While the Sarawak Forestry Corporation is known for its professional enforcement activities and protection of areas it has been entrusted with, the land given for logging and other activities that result in the emission of greenhouse gases, remain beyond their jurisdiction, the environmentalist told Weekly Echo.

Logging licenses and concessions are issued by the Forestry Department. In other parts of Malaysia the forestry departments in general are responsible for the maintenance and sustenance of the natural environment of forest, but in Sarawak, the department works along a different route as it has a unique role of managing the forest business of the state.

“Of course all these are done under sustainable practices and so on. But how sustainably the forest industry participants are operating, can only be answered by the concession owners,” he said.

There are talks of initiatives including green industries to reduce carbon emission, but these are still new and have scant allocations compared with the thousands of hectares of land already being operated under the hands of established players including the state.

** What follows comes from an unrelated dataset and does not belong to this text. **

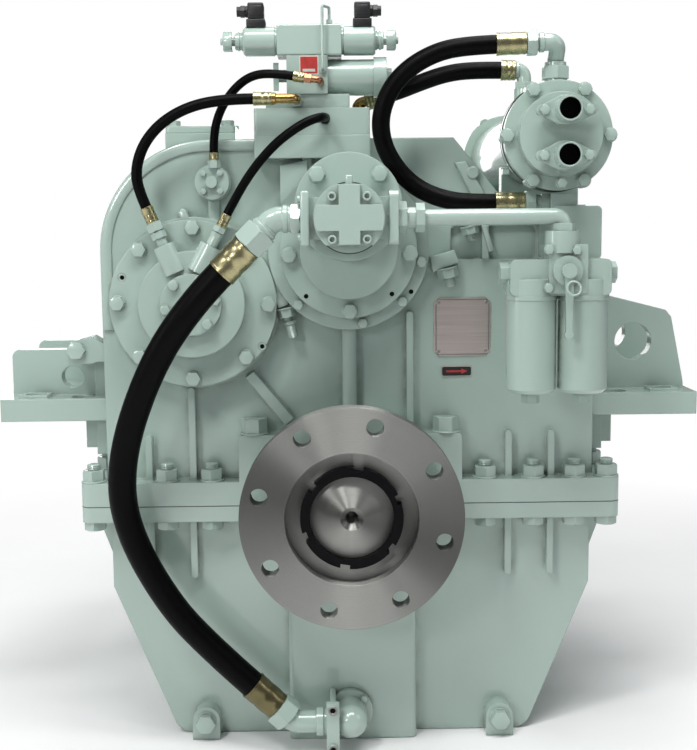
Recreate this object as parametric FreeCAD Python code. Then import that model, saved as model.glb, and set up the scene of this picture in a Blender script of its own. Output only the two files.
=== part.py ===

Meanwhile, naturalist and CEO of Ecotourism & Conservation Society Malaysia (ECOMY), Andrew Sebastian said the recent announcement by Prime Minister Datuk Seri Ismail Sabri Yaakob that the government is considering compensating states that preserve their forests was commendable.

“This has been long advocated by environmental groups worldwide for federal governments to compensate or protect their country’s natural forests by all means. Most federal governments do not have control over state lands.”

This will help if states have not already “sneaked into degazetting forest areas for agricultural purposes.”

He also said that environmental groups were not against the business of plantations but these plantations should not be replacing natural forests as they will damage the tree cover, natural ecosystems, wildlife, river reserves and water catchment areas among others.

These plantations can be started elsewhere.

With the state election around the corner, a manifesto that includes strategies for forest management against the threats of climate change could be a game changer, he added.